▸ **Exercise**: What follows is a listing; give it again exactly, in its entirety.

▸ **Supplied material**:
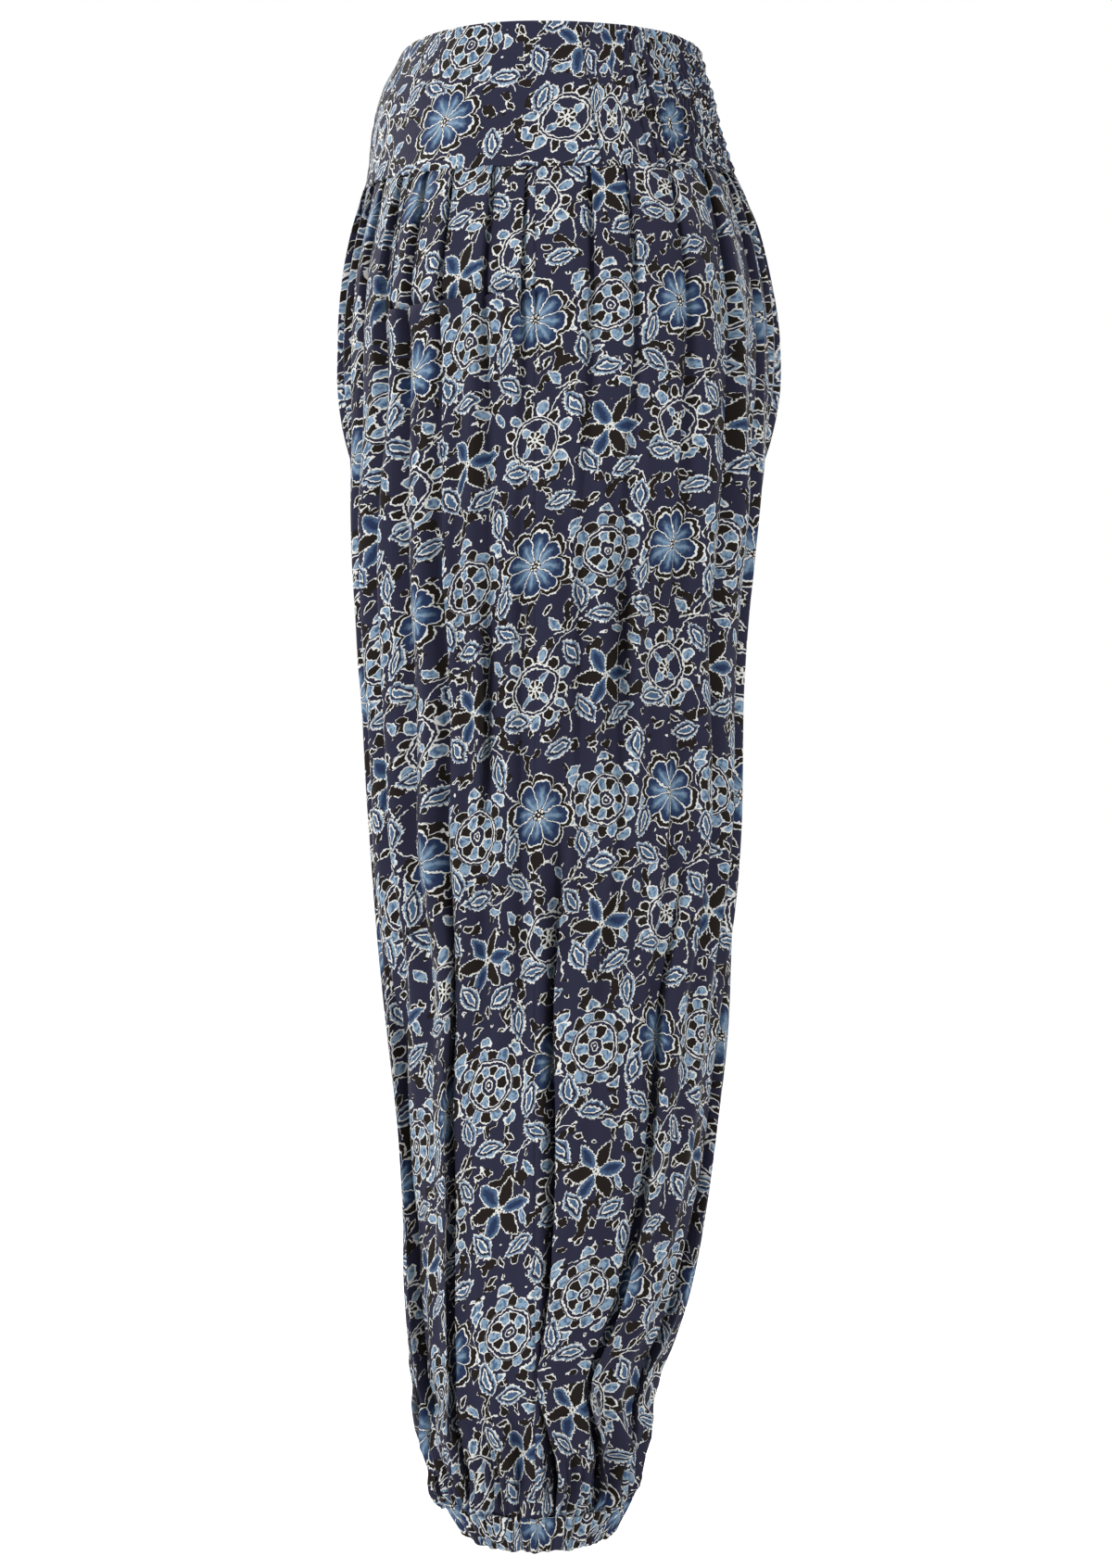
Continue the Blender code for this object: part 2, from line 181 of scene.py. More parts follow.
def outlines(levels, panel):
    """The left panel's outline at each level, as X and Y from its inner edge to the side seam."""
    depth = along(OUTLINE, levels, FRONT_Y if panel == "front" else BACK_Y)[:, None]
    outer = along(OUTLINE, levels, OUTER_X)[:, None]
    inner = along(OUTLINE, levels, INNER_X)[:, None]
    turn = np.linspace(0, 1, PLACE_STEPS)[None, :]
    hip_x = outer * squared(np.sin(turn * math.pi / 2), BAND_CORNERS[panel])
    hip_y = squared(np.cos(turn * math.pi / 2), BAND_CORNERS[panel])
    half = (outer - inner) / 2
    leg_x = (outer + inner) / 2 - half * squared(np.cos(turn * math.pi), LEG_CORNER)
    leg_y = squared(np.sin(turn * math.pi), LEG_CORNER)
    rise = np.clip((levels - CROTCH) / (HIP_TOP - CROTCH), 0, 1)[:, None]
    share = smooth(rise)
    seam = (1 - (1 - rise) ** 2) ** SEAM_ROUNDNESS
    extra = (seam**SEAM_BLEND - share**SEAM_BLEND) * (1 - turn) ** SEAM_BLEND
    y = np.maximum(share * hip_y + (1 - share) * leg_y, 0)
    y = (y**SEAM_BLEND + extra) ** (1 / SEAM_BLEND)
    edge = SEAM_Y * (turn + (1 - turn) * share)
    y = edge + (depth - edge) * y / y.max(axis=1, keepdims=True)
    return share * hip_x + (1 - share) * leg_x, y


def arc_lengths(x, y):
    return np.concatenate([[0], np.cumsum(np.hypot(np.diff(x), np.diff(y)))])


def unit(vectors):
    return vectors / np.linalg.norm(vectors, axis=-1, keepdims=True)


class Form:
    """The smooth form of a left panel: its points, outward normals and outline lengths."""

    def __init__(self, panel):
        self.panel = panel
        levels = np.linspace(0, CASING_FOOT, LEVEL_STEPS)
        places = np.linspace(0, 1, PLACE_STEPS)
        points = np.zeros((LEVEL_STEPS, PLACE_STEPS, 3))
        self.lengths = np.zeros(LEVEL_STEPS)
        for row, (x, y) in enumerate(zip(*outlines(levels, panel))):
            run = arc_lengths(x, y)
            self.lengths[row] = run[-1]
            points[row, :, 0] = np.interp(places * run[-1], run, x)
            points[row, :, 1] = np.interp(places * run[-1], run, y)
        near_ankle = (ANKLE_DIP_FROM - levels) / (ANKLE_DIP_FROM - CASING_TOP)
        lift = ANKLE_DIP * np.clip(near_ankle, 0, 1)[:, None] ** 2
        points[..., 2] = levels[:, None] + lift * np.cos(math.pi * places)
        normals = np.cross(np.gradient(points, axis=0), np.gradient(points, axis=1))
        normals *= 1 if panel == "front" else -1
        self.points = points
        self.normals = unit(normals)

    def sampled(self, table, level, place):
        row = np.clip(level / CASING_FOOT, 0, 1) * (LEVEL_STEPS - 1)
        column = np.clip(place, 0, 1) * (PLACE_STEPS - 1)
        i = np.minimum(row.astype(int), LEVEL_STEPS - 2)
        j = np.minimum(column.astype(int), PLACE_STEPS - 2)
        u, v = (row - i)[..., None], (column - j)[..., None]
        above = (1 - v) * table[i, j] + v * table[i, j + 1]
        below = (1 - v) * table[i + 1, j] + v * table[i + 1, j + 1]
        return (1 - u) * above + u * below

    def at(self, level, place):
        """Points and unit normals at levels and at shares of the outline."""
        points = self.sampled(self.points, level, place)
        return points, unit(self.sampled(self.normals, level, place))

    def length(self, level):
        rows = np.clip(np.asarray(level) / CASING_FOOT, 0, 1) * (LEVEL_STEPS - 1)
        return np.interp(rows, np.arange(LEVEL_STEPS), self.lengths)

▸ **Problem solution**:
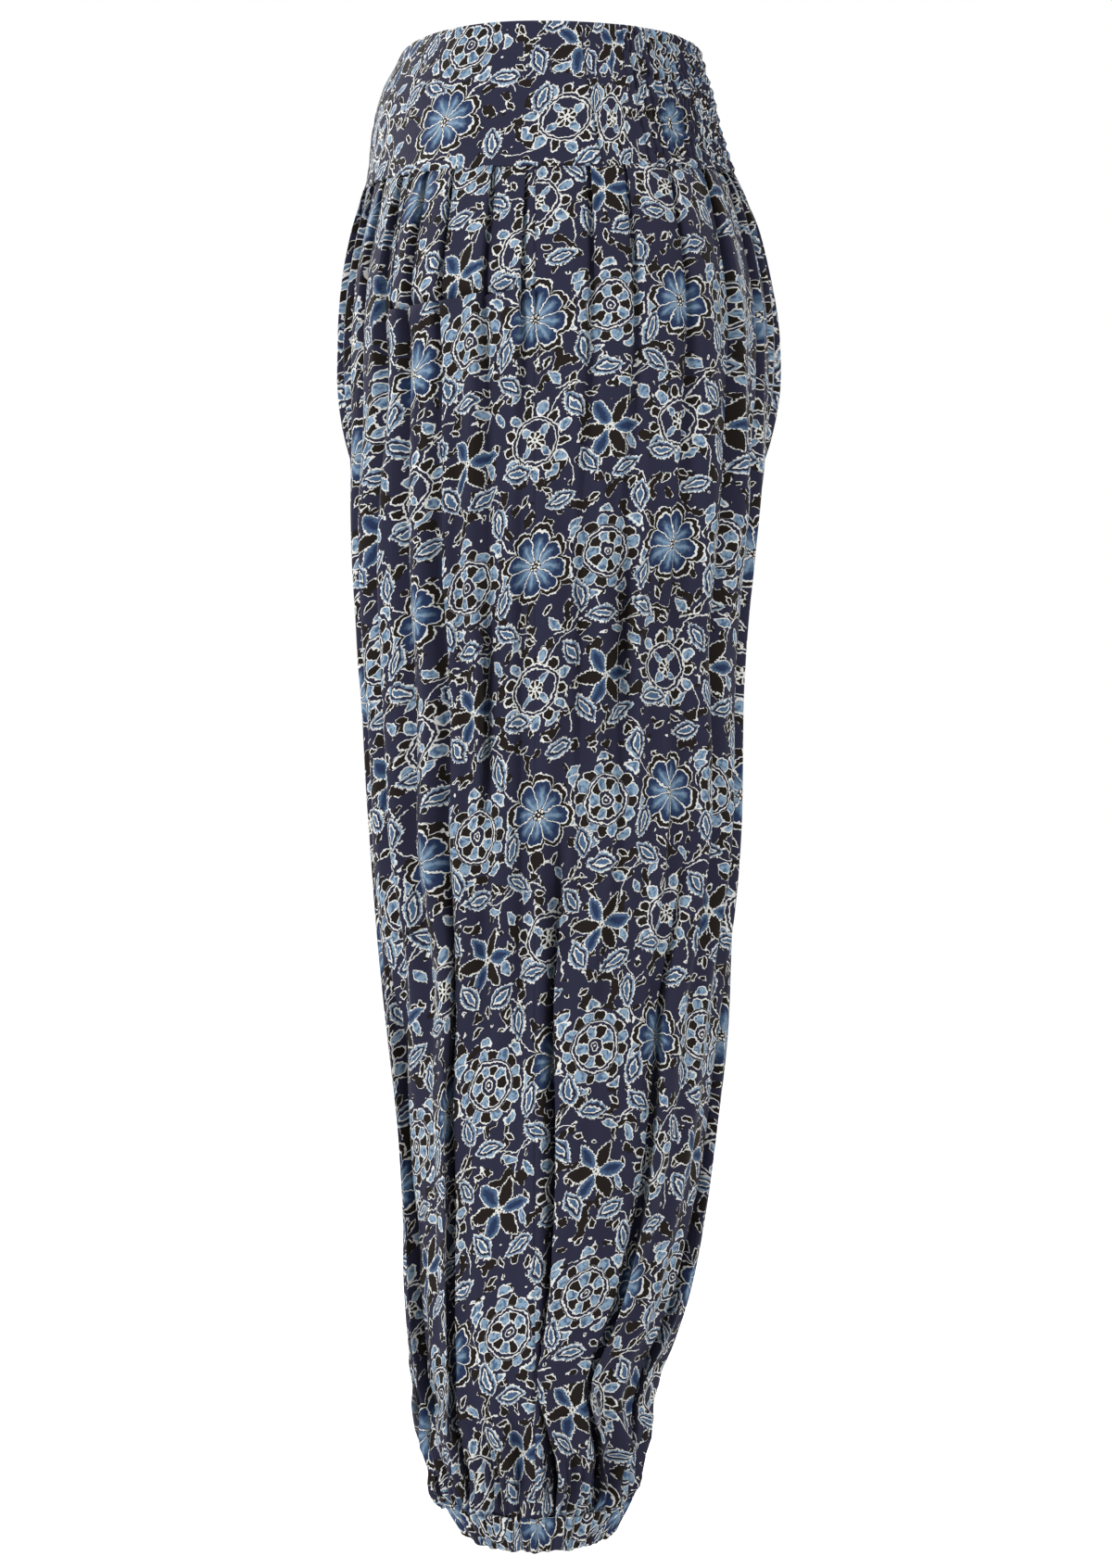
Continue the Blender code for this object: part 2, from line 181 of scene.py. More parts follow.
def outlines(levels, panel):
    """The left panel's outline at each level, as X and Y from its inner edge to the side seam."""
    depth = along(OUTLINE, levels, FRONT_Y if panel == "front" else BACK_Y)[:, None]
    outer = along(OUTLINE, levels, OUTER_X)[:, None]
    inner = along(OUTLINE, levels, INNER_X)[:, None]
    turn = np.linspace(0, 1, PLACE_STEPS)[None, :]
    hip_x = outer * squared(np.sin(turn * math.pi / 2), BAND_CORNERS[panel])
    hip_y = squared(np.cos(turn * math.pi / 2), BAND_CORNERS[panel])
    half = (outer - inner) / 2
    leg_x = (outer + inner) / 2 - half * squared(np.cos(turn * math.pi), LEG_CORNER)
    leg_y = squared(np.sin(turn * math.pi), LEG_CORNER)
    rise = np.clip((levels - CROTCH) / (HIP_TOP - CROTCH), 0, 1)[:, None]
    share = smooth(rise)
    seam = (1 - (1 - rise) ** 2) ** SEAM_ROUNDNESS
    extra = (seam**SEAM_BLEND - share**SEAM_BLEND) * (1 - turn) ** SEAM_BLEND
    y = np.maximum(share * hip_y + (1 - share) * leg_y, 0)
    y = (y**SEAM_BLEND + extra) ** (1 / SEAM_BLEND)
    edge = SEAM_Y * (turn + (1 - turn) * share)
    y = edge + (depth - edge) * y / y.max(axis=1, keepdims=True)
    return share * hip_x + (1 - share) * leg_x, y


def arc_lengths(x, y):
    return np.concatenate([[0], np.cumsum(np.hypot(np.diff(x), np.diff(y)))])


def unit(vectors):
    return vectors / np.linalg.norm(vectors, axis=-1, keepdims=True)


class Form:
    """The smooth form of a left panel: its points, outward normals and outline lengths."""

    def __init__(self, panel):
        self.panel = panel
        levels = np.linspace(0, CASING_FOOT, LEVEL_STEPS)
        places = np.linspace(0, 1, PLACE_STEPS)
        points = np.zeros((LEVEL_STEPS, PLACE_STEPS, 3))
        self.lengths = np.zeros(LEVEL_STEPS)
        for row, (x, y) in enumerate(zip(*outlines(levels, panel))):
            run = arc_lengths(x, y)
            self.lengths[row] = run[-1]
            points[row, :, 0] = np.interp(places * run[-1], run, x)
            points[row, :, 1] = np.interp(places * run[-1], run, y)
        near_ankle = (ANKLE_DIP_FROM - levels) / (ANKLE_DIP_FROM - CASING_TOP)
        lift = ANKLE_DIP * np.clip(near_ankle, 0, 1)[:, None] ** 2
        points[..., 2] = levels[:, None] + lift * np.cos(math.pi * places)
        normals = np.cross(np.gradient(points, axis=0), np.gradient(points, axis=1))
        normals *= 1 if panel == "front" else -1
        self.points = points
        self.normals = unit(normals)

    def sampled(self, table, level, place):
        row = np.clip(level / CASING_FOOT, 0, 1) * (LEVEL_STEPS - 1)
        column = np.clip(place, 0, 1) * (PLACE_STEPS - 1)
        i = np.minimum(row.astype(int), LEVEL_STEPS - 2)
        j = np.minimum(column.astype(int), PLACE_STEPS - 2)
        u, v = (row - i)[..., None], (column - j)[..., None]
        above = (1 - v) * table[i, j] + v * table[i, j + 1]
        below = (1 - v) * table[i + 1, j] + v * table[i + 1, j + 1]
        return (1 - u) * above + u * below

    def at(self, level, place):
        """Points and unit normals at levels and at shares of the outline."""
        points = self.sampled(self.points, level, place)
        return points, unit(self.sampled(self.normals, level, place))

    def length(self, level):
        rows = np.clip(np.asarray(level) / CASING_FOOT, 0, 1) * (LEVEL_STEPS - 1)
        return np.interp(rows, np.arange(LEVEL_STEPS), self.lengths)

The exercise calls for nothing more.